Yes.  That’s why the attack on EENS started centuries ago.  EENS has been under attack for millennia, which is why the Church has had to define it THREE different times.  (And needs to redefine it a 4th time).  

Once the devil gets the door cracked open, even an inch, to non-Catholics being saved, there’s no logical end.  The slippery slope can continue to widen that door until salvation is open to everyone (in theory).  Which is what the devil needs, in order to recreate his tower/of/babel, one-world religion for Antichrist.  

Most people don’t get the WHY behind the attacks on EENS.  thus they see people (like Fr Feeney) who try to defend strict salvation as “mean” or “extreme”.  They’ve fallen victim to the Protestant notion of “God loves everyone.”  

In fact, Protestantism was one of the biggest EENS attackers, starting in 1517 with Luther.  “Salvation by Faith alone”.  No rules, no church attendance needed, no commandments, just belief.  The first beginnings of the Antichrist religion.  

Offline Ladislaus

  • Supporter
Re: Blocked by Novus Ordo Watch
« Reply #43 on: July 03, 2025, 12:25:36 PM »
Yes.  That’s why the attack on EENS started centuries ago.  EENS has been under attack for millennia, which is why the Church has had to define it THREE different times.  (And needs to redefine it a 4th time). 

100%.  One thing I've never done is to put the definitions in chronological order, and watch them get stronger and more specific each time, responding to each successive loophole people found in the prior definition to basically reject the dogma.

No salvation outside the Church.

Absolutely no salvation outside the Church.'

No salvation outside the Church of the faithful (catechumens)

No salvation without being subject to the Holy Father (schismatics)

And, yes, absolutely ... we need yet another definition.

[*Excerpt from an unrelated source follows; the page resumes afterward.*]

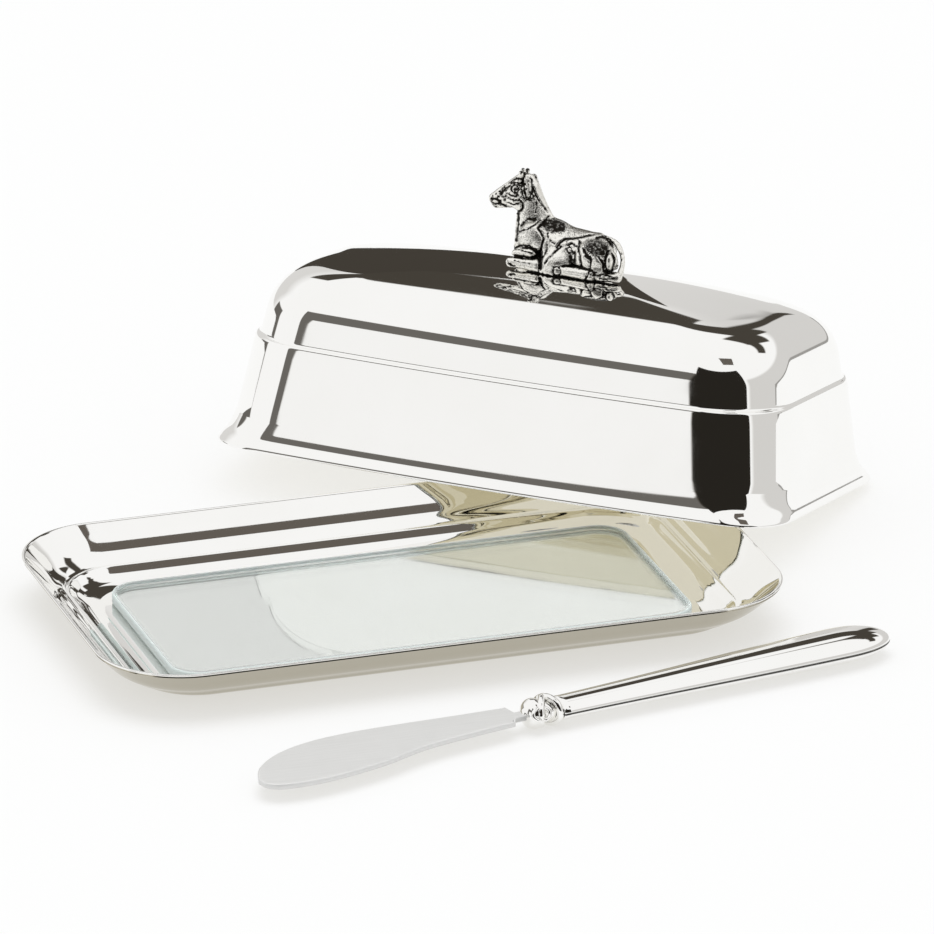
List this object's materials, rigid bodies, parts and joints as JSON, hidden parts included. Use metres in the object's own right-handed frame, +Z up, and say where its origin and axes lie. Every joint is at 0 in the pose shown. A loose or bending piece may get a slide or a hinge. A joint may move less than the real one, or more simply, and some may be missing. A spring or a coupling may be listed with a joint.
{
  "type": "covered butter dish",
  "caption": "Silver-plated rectangular butter dish: tray with glass insert, domed cover with a lying calf finial leaning on its rim, and a butter knife.",
  "frame": {"origin": "centre of the tray's flat base, which stands on the table at Z 0", "axes": "X along the tray's long side, Y across it towards the leaning cover, Z up"},
  "size_m": [0.2591, 0.2878, 0.0914],
  "materials": {
    "silver": "mirror-polished silver plate",
    "old_silver": "cast and antiqued silver plate, dark in its recesses",
    "steel": "satin stainless steel",
    "glass": "clear float glass with polished, faintly green edges",
    "cement": "dull handle cement"
  },
  "bodies": {
    "tray": {"tray": "silver"},
    "glass": {"glass_insert": "glass"},
    "cover": {"cover_shell": "silver", "calf_finial": "old_silver", "finial_stud": "steel", "finial_washer": "steel", "finial_nut": "steel"},
    "knife": {"knife_blade": "steel", "knife_collar": "silver", "knife_handle_top_shell": "silver", "knife_handle_bottom_shell": "silver", "knife_handle_filler": "cement"}
  },
  "joints": [
    {"name": "cover_lift", "type": "slide", "parent": "tray", "child": "cover", "axis": [0, 0, 1], "range_m": [0, 0.075]},
    {"name": "glass_lift", "type": "slide", "parent": "tray", "child": "glass", "axis": [-0.6784, -0.5088, 0.5299], "range_m": [0, 0.07]},
    {"name": "knife_lift", "type": "slide", "parent": "tray", "child": "knife", "axis": [0, 0, 1], "range_m": [0, 0.06]}
  ]
}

On top of the definition, if I were Pope I would immediately forbid and ban all discussion of and speculation about a "Baptism of Desire", and order it stricken from the works of Catholic theologians, even the Doctors.  And then I would pray about and commission a detailed study regarding whether it should be condemned doctrinally.  See, even IF there is such a thing, constantly yammering about it serves absolutely no purpose ... other than that it's used as a weapon to undermine EENS.  If there is such a thing, then even if we don't talk about it or don't believe in it, if God wishes to save someone by BoD, then glory to God.  Our lack of believing in it makes no difference, and would not prevent anyone from being saved in whatever manner God chooses.  But beliving in it ironically undermines actually being able to have it.  As Father Feeney famously pointed out, BoD requires an ardent desire to receive the Sacrament.  But BoD can make you desire it less ardently, because of the complacency that, "oh well, if I die now, I could be saved by BoD anyway".  So the belief in BoD can actually undermine actual BoD in practice.  Instead of desiring Baptism, they end up desiring the desire for Baptism.  Insufficient to actually HAVE BoD.  No upside to it, all downside.  Needs to be forbidden and the Pope should order that no Catholic should ever mentioned either the term or the concept again.

Offline Ladislaus

  • Supporter
Re: Blocked by Novus Ordo Watch
« Reply #44 on: July 03, 2025, 12:32:44 PM »
As Father Feeney famously pointed out, BoD requires an ardent desire to receive the Sacrament.  But BoD can make you desire it less ardently, because of the complacency that, "oh well, if I die now, I could be saved by BoD anyway".

There's a rather disedifying story about Archbishop Lefebvre.  +Lefebvre, having visited a missionary area, as he was leaving, was acosted by a native who asked if +Lefebvre could baptize him, since he was worried about not being saved if he died before +Lefebvre's next visit (which was some time off).  See, if that were me, I'd be like "this man has more faith than most Traditional Catholics" and then baptize him right there.  But +Lefebvre told him not to worry about it because if he died before then that Baptism of Desire would take care of it.  So ... by telling him this, it turned a zealous desire to be baptized that if there WERE a BoD, that's precisely the kind of zeal and ardent desire (and intention) needed for it to take effect.  But now this poor soul, having "relax" ... would have stopped desiring it with the same zeal as before, and quite possibly jeopardized his ability to be saved by BoD (if it existed).

Again, +Lefebvre was undoubtedly acting in good faith ... but he too had been poisoned by centuries of attacks on EENS.  He was no theologian, never trained as such ... but I'm sure that he learned this stuff from teachers whom he respected as otherwise quite Traditional and conservative.  Karl Rahner remarked with amazement after Vatican II that none of the conservative Fathers had made so much as a peep about what he (rightly) considered THE single most revolutionary aspect of the "Council", namely, what he euphemistically referred to as the "increasing hope of salvation for non-Catholics".  While many conservatives excoriate Rahner for his notion of "Anonymous Catholic", where he holds that people can be saved BY Christ and the Church even if they are not IN the Church.  Welp. +Lefebvre held the same thing, where in his "Letter to Confused Catholics" articulated the same thing, salvation for the "Anonymous Catholic".  Incidentally, Rahner was criticed by the more rabid Modernists for holding that it was still BY Christ and the Church that they were saved.  So, yeah, this would explain why nobody noticed.  Well, Rahner noticed, and he was right.  ALL the V2 errors are rooted in this single fundamental error.  It is in fact, in terms of error, the "One Ring to Rule them All", and THE theological "Rosetta stone", as it were, to interpret all the V2 errors.